**Exercise data:**
^^^^^^^^

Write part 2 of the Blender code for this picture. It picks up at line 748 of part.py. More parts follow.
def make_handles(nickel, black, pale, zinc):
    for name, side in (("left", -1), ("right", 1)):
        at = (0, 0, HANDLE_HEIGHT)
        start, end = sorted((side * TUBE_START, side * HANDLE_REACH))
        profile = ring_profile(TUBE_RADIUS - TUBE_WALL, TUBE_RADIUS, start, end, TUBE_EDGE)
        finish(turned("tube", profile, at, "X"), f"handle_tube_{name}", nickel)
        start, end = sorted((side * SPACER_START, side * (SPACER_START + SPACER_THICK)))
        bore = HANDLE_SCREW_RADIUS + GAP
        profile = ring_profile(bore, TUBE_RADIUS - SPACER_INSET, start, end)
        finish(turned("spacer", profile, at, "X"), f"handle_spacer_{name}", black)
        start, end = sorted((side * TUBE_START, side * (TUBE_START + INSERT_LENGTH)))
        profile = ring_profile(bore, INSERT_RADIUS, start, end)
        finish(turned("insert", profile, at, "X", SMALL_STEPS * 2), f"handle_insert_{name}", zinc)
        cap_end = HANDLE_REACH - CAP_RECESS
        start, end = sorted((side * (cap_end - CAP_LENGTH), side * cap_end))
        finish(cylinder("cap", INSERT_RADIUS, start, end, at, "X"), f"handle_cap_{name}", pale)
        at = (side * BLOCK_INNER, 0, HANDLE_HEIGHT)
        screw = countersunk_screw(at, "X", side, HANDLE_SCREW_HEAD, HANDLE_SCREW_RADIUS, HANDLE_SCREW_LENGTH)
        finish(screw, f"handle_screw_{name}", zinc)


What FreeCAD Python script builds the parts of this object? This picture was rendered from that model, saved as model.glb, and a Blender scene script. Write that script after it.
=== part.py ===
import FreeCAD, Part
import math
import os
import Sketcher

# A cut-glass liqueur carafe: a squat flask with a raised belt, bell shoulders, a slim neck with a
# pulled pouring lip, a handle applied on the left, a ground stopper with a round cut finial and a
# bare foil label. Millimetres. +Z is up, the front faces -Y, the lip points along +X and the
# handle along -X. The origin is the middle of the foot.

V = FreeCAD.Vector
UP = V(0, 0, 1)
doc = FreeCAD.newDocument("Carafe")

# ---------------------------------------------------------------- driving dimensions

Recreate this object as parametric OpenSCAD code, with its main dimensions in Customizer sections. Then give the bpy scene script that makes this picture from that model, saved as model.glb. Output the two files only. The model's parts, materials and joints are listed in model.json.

^^^^^^^^

**Directive:**
Extract the complete set of records unchanged.

**Solution for this task:**
Write part 2 of the Blender code for this picture. It picks up at line 748 of part.py. More parts follow.
def make_handles(nickel, black, pale, zinc):
    for name, side in (("left", -1), ("right", 1)):
        at = (0, 0, HANDLE_HEIGHT)
        start, end = sorted((side * TUBE_START, side * HANDLE_REACH))
        profile = ring_profile(TUBE_RADIUS - TUBE_WALL, TUBE_RADIUS, start, end, TUBE_EDGE)
        finish(turned("tube", profile, at, "X"), f"handle_tube_{name}", nickel)
        start, end = sorted((side * SPACER_START, side * (SPACER_START + SPACER_THICK)))
        bore = HANDLE_SCREW_RADIUS + GAP
        profile = ring_profile(bore, TUBE_RADIUS - SPACER_INSET, start, end)
        finish(turned("spacer", profile, at, "X"), f"handle_spacer_{name}", black)
        start, end = sorted((side * TUBE_START, side * (TUBE_START + INSERT_LENGTH)))
        profile = ring_profile(bore, INSERT_RADIUS, start, end)
        finish(turned("insert", profile, at, "X", SMALL_STEPS * 2), f"handle_insert_{name}", zinc)
        cap_end = HANDLE_REACH - CAP_RECESS
        start, end = sorted((side * (cap_end - CAP_LENGTH), side * cap_end))
        finish(cylinder("cap", INSERT_RADIUS, start, end, at, "X"), f"handle_cap_{name}", pale)
        at = (side * BLOCK_INNER, 0, HANDLE_HEIGHT)
        screw = countersunk_screw(at, "X", side, HANDLE_SCREW_HEAD, HANDLE_SCREW_RADIUS, HANDLE_SCREW_LENGTH)
        finish(screw, f"handle_screw_{name}", zinc)


What FreeCAD Python script builds the parts of this object? This picture was rendered from that model, saved as model.glb, and a Blender scene script. Write that script after it.
=== part.py ===
import FreeCAD, Part
import math
import os
import Sketcher

# A cut-glass liqueur carafe: a squat flask with a raised belt, bell shoulders, a slim neck with a
# pulled pouring lip, a handle applied on the left, a ground stopper with a round cut finial and a
# bare foil label. Millimetres. +Z is up, the front faces -Y, the lip points along +X and the
# handle along -X. The origin is the middle of the foot.

V = FreeCAD.Vector
UP = V(0, 0, 1)
doc = FreeCAD.newDocument("Carafe")

# ---------------------------------------------------------------- driving dimensions

Recreate this object as parametric OpenSCAD code, with its main dimensions in Customizer sections. Then give the bpy scene script that makes this picture from that model, saved as model.glb. Output the two files only. The model's parts, materials and joints are listed in model.json.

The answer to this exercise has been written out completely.